◆ EXERCISE REQUIREMENTS
Reproduce exactly the lines from the one containing "Write part 4" down to the one containing "return link(bpy.data.objects.new(name, mesh))", including both of those lines, and nothing else.

◆ DATASET EXCERPTS
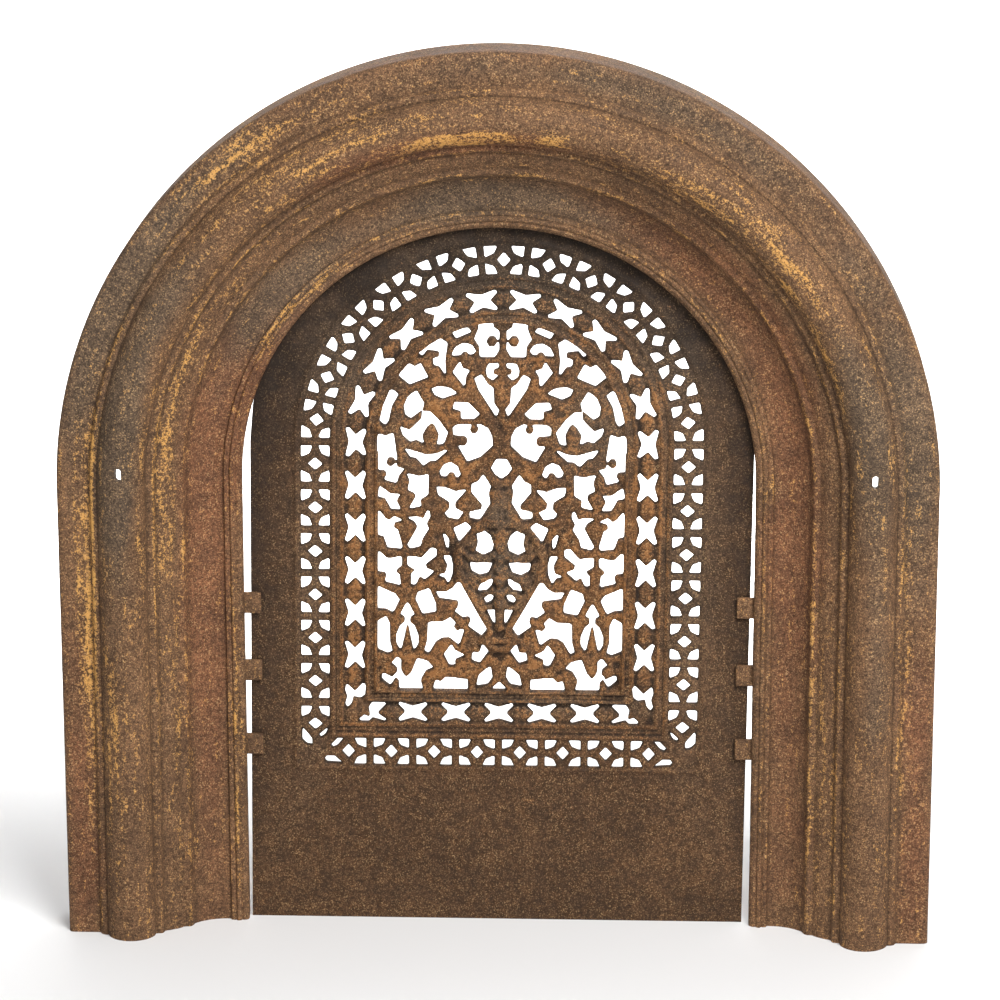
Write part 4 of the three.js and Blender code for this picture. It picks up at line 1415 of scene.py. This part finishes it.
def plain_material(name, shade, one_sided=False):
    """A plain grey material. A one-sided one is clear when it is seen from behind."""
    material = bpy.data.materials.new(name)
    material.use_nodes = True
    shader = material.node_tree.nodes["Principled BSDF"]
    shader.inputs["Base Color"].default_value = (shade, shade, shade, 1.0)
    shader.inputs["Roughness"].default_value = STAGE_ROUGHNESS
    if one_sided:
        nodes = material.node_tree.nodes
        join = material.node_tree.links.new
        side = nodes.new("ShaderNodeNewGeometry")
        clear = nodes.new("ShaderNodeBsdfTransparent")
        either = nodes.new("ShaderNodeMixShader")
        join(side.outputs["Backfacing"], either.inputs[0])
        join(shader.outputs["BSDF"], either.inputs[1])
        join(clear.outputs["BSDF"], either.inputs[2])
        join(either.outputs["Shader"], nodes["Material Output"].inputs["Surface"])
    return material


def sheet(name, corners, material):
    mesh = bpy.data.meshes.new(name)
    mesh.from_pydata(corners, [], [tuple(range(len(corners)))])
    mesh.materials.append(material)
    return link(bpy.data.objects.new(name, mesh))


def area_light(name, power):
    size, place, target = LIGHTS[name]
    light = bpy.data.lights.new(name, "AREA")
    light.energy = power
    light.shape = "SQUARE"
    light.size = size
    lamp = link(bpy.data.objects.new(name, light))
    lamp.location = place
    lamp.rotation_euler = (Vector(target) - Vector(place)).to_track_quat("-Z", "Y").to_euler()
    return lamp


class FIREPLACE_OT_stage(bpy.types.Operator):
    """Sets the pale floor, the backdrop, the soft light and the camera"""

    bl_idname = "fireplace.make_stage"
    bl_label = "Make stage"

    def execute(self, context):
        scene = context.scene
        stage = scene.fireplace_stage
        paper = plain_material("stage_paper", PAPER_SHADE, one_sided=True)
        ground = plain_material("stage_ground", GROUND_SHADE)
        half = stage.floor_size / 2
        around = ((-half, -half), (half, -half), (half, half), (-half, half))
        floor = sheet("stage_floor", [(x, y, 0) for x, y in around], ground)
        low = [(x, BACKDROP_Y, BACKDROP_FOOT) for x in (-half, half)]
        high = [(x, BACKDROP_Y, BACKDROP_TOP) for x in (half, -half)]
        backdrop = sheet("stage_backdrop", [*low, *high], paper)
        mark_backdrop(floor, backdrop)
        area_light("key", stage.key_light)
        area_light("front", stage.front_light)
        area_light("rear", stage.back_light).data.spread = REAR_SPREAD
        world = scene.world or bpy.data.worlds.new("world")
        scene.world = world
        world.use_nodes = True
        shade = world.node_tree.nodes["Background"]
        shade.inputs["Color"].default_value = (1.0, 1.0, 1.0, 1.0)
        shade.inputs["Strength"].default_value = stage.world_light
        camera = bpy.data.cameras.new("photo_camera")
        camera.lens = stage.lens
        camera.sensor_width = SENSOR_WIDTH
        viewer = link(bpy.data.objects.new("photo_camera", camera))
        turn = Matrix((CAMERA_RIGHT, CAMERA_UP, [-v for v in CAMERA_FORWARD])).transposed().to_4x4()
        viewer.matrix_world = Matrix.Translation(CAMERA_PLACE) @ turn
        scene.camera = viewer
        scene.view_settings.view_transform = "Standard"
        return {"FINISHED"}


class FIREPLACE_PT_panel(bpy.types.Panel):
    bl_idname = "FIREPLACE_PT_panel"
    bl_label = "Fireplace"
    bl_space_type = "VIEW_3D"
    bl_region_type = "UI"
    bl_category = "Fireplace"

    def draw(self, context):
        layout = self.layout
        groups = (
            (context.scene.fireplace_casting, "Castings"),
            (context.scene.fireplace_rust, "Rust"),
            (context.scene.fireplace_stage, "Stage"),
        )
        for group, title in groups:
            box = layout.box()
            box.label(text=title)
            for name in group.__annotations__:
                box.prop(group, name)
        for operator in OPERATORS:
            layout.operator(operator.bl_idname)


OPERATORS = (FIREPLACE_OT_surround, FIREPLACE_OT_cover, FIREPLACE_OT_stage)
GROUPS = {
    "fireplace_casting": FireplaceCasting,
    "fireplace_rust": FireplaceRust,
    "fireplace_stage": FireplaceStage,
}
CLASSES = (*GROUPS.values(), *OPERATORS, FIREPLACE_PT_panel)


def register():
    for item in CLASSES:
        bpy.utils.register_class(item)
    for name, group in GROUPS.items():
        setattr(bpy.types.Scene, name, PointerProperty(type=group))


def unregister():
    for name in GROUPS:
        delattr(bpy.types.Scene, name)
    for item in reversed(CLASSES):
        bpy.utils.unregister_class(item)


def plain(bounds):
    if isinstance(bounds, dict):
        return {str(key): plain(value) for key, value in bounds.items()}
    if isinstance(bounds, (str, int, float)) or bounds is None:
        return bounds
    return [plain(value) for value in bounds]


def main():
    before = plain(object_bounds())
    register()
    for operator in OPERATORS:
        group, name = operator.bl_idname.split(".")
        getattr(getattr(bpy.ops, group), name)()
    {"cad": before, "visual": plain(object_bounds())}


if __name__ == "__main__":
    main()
--
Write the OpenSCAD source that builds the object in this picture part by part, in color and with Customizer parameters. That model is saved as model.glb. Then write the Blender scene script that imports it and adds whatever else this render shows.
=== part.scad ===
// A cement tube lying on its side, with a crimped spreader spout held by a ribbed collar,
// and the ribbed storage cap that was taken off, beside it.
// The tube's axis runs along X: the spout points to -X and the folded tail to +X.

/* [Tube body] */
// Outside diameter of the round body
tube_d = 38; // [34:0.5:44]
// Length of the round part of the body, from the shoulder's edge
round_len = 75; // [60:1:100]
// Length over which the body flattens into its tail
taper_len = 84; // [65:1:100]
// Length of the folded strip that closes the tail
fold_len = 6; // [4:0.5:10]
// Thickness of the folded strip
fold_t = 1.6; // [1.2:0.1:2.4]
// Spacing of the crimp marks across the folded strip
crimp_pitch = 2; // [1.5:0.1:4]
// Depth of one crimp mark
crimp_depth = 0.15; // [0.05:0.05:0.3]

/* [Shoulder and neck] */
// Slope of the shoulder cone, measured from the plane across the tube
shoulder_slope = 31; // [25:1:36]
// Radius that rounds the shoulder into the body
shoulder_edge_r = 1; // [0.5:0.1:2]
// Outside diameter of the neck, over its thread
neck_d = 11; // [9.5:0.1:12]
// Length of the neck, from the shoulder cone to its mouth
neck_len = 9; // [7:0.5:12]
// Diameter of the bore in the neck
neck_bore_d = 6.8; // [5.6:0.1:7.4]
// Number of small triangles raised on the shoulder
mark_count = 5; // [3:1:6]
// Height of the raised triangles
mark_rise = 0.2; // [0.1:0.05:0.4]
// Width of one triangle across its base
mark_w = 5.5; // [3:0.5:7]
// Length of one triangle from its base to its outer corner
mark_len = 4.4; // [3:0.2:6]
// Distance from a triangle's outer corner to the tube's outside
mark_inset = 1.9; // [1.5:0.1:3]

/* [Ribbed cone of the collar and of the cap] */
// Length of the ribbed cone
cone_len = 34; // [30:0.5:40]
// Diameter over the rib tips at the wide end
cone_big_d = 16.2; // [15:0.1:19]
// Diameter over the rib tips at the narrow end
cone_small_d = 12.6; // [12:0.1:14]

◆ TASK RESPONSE
Write part 4 of the three.js and Blender code for this picture. It picks up at line 1415 of scene.py. This part finishes it.
def plain_material(name, shade, one_sided=False):
    """A plain grey material. A one-sided one is clear when it is seen from behind."""
    material = bpy.data.materials.new(name)
    material.use_nodes = True
    shader = material.node_tree.nodes["Principled BSDF"]
    shader.inputs["Base Color"].default_value = (shade, shade, shade, 1.0)
    shader.inputs["Roughness"].default_value = STAGE_ROUGHNESS
    if one_sided:
        nodes = material.node_tree.nodes
        join = material.node_tree.links.new
        side = nodes.new("ShaderNodeNewGeometry")
        clear = nodes.new("ShaderNodeBsdfTransparent")
        either = nodes.new("ShaderNodeMixShader")
        join(side.outputs["Backfacing"], either.inputs[0])
        join(shader.outputs["BSDF"], either.inputs[1])
        join(clear.outputs["BSDF"], either.inputs[2])
        join(either.outputs["Shader"], nodes["Material Output"].inputs["Surface"])
    return material


def sheet(name, corners, material):
    mesh = bpy.data.meshes.new(name)
    mesh.from_pydata(corners, [], [tuple(range(len(corners)))])
    mesh.materials.append(material)
    return link(bpy.data.objects.new(name, mesh))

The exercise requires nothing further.